◆ **INSTRUCTIONS TO FOLLOW**:
Extract the listing below in full, unchanged.

◆ **SOURCE DATA**:
──────────

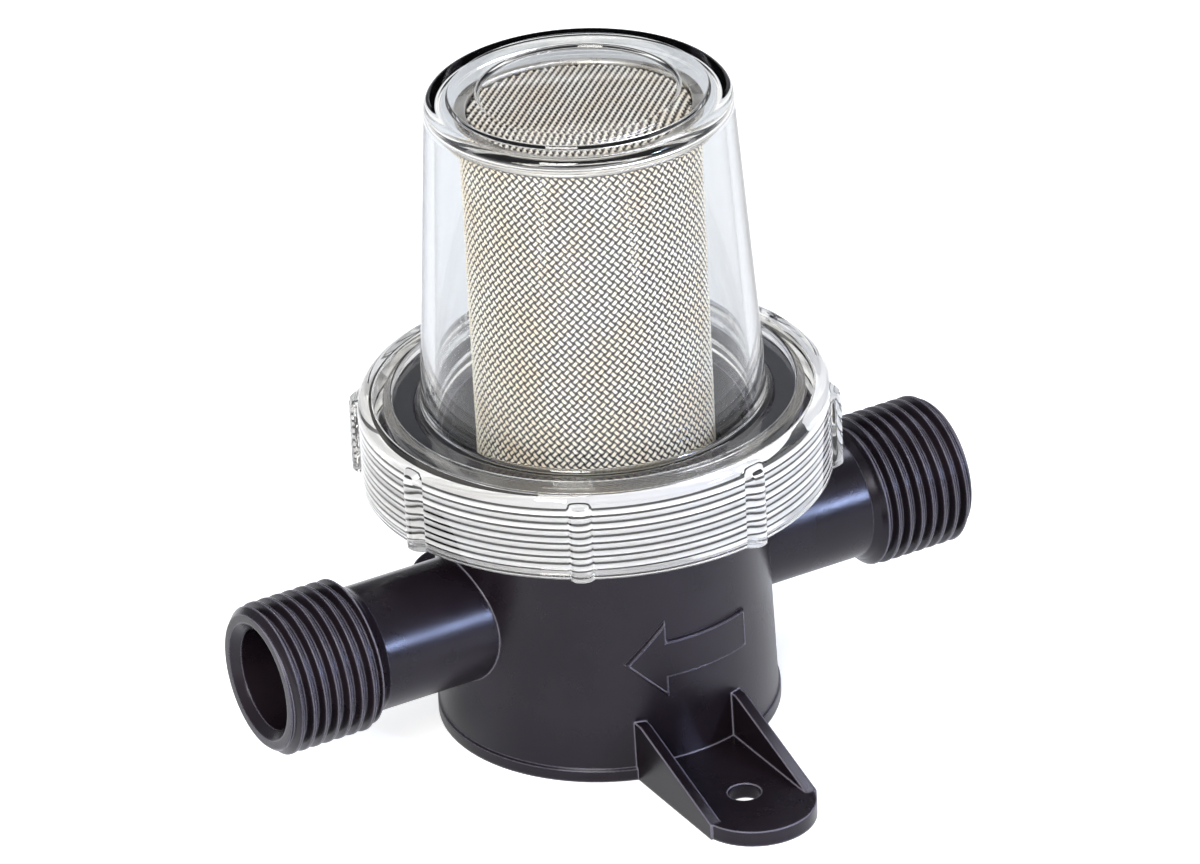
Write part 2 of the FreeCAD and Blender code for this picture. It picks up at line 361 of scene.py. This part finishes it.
def soft_edge_group():
    """Normal that rounds off hard moulded edges, and a mask of where those edges are."""
    tree, start, end = new_group(
        "soft_edges",
        [("Radius", "NodeSocketFloat", 0.0003)],
        [("Normal", "NodeSocketVector"), ("Mask", "NodeSocketFloat")],
    )
    rounding = tree.nodes.new("ShaderNodeBevel")
    rounding.samples = 6
    tree.links.new(start.outputs["Radius"], rounding.inputs["Radius"])
    flat = tree.nodes.new("ShaderNodeNewGeometry").outputs["Normal"]
    match = tree.nodes.new("ShaderNodeVectorMath")
    match.operation = "DOT_PRODUCT"
    tree.links.new(rounding.outputs["Normal"], match.inputs[0])
    tree.links.new(flat, match.inputs[1])
    tree.links.new(rounding.outputs["Normal"], end.inputs["Normal"])
    tree.links.new(ramp(tree, match.outputs["Value"], 0.97, 0.80), end.inputs["Mask"])
    return tree


def weave_relief_group():
    """How far out of the weave a point stands, for a wall about Z and for a level lid."""
    tree, start, end = new_group(
        "weave_relief",
        [("Low", "NodeSocketFloat", 0.0), ("High", "NodeSocketFloat", 1.0)],
        [("Wall", "NodeSocketFloat"), ("Lid", "NodeSocketFloat")],
    )
    place = tree.nodes.new("ShaderNodeTexCoord").outputs["Object"]
    parts = tree.nodes.new("ShaderNodeSeparateXYZ")
    tree.links.new(place, parts.inputs["Vector"])
    level = tree.nodes.new("ShaderNodeCombineXYZ")
    tree.links.new(parts.outputs["X"], level.inputs["X"])
    tree.links.new(parts.outputs["Y"], level.inputs["Y"])
    radius = tree.nodes.new("ShaderNodeVectorMath")
    radius.operation = "LENGTH"
    tree.links.new(level.outputs["Vector"], radius.inputs[0])
    for label, value in (("Wall", radius.outputs["Value"]), ("Lid", parts.outputs["Z"])):
        share = tree.nodes.new("ShaderNodeMapRange")
        tree.links.new(value, share.inputs["Value"])
        tree.links.new(start.outputs["Low"], share.inputs["From Min"])
        tree.links.new(start.outputs["High"], share.inputs["From Max"])
        tree.links.new(share.outputs["Result"], end.inputs[label])
    return tree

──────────

◆ **SOLUTION FOR THIS EXERCISE**:
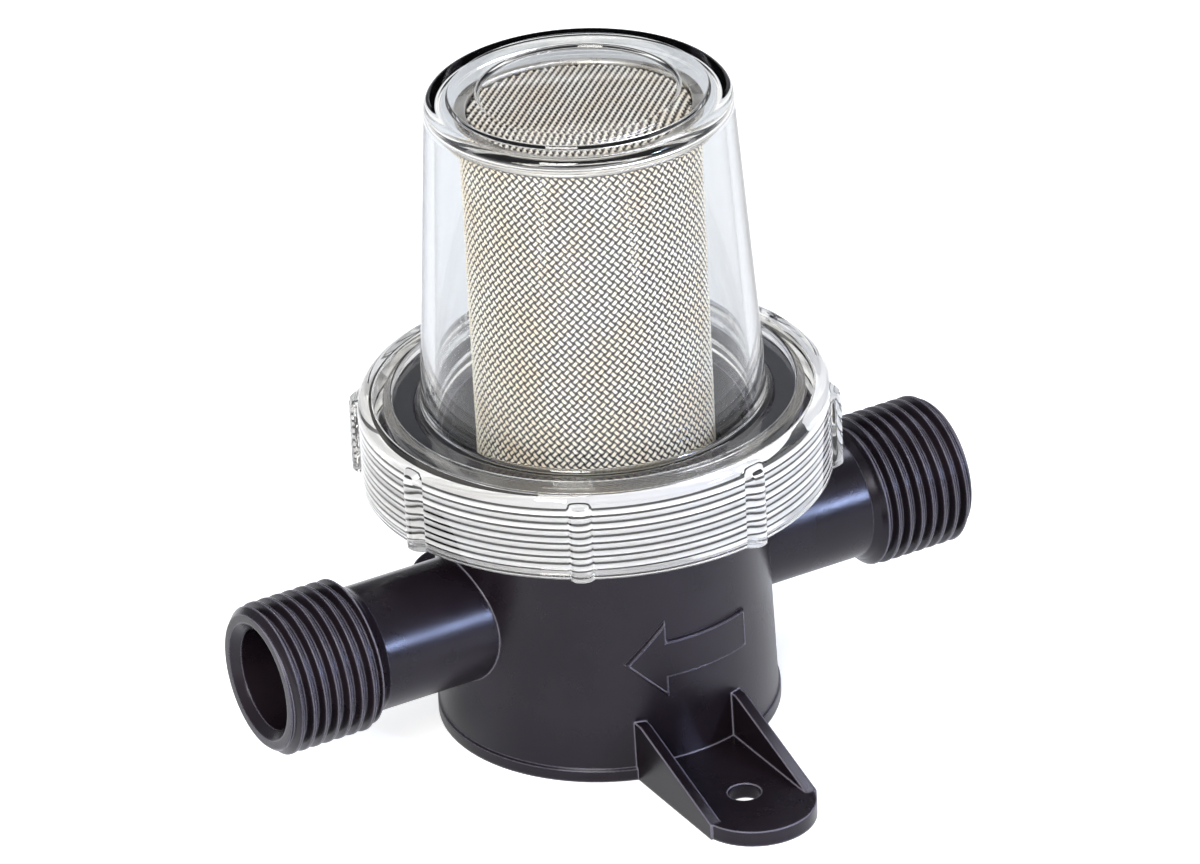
Write part 2 of the FreeCAD and Blender code for this picture. It picks up at line 361 of scene.py. This part finishes it.
def soft_edge_group():
    """Normal that rounds off hard moulded edges, and a mask of where those edges are."""
    tree, start, end = new_group(
        "soft_edges",
        [("Radius", "NodeSocketFloat", 0.0003)],
        [("Normal", "NodeSocketVector"), ("Mask", "NodeSocketFloat")],
    )
    rounding = tree.nodes.new("ShaderNodeBevel")
    rounding.samples = 6
    tree.links.new(start.outputs["Radius"], rounding.inputs["Radius"])
    flat = tree.nodes.new("ShaderNodeNewGeometry").outputs["Normal"]
    match = tree.nodes.new("ShaderNodeVectorMath")
    match.operation = "DOT_PRODUCT"
    tree.links.new(rounding.outputs["Normal"], match.inputs[0])
    tree.links.new(flat, match.inputs[1])
    tree.links.new(rounding.outputs["Normal"], end.inputs["Normal"])
    tree.links.new(ramp(tree, match.outputs["Value"], 0.97, 0.80), end.inputs["Mask"])
    return tree


def weave_relief_group():
    """How far out of the weave a point stands, for a wall about Z and for a level lid."""
    tree, start, end = new_group(
        "weave_relief",
        [("Low", "NodeSocketFloat", 0.0), ("High", "NodeSocketFloat", 1.0)],
        [("Wall", "NodeSocketFloat"), ("Lid", "NodeSocketFloat")],
    )
    place = tree.nodes.new("ShaderNodeTexCoord").outputs["Object"]
    parts = tree.nodes.new("ShaderNodeSeparateXYZ")
    tree.links.new(place, parts.inputs["Vector"])
    level = tree.nodes.new("ShaderNodeCombineXYZ")
    tree.links.new(parts.outputs["X"], level.inputs["X"])
    tree.links.new(parts.outputs["Y"], level.inputs["Y"])
    radius = tree.nodes.new("ShaderNodeVectorMath")
    radius.operation = "LENGTH"
    tree.links.new(level.outputs["Vector"], radius.inputs[0])
    for label, value in (("Wall", radius.outputs["Value"]), ("Lid", parts.outputs["Z"])):
        share = tree.nodes.new("ShaderNodeMapRange")
        tree.links.new(value, share.inputs["Value"])
        tree.links.new(start.outputs["Low"], share.inputs["From Min"])
        tree.links.new(start.outputs["High"], share.inputs["From Max"])
        tree.links.new(share.outputs["Result"], end.inputs[label])
    return tree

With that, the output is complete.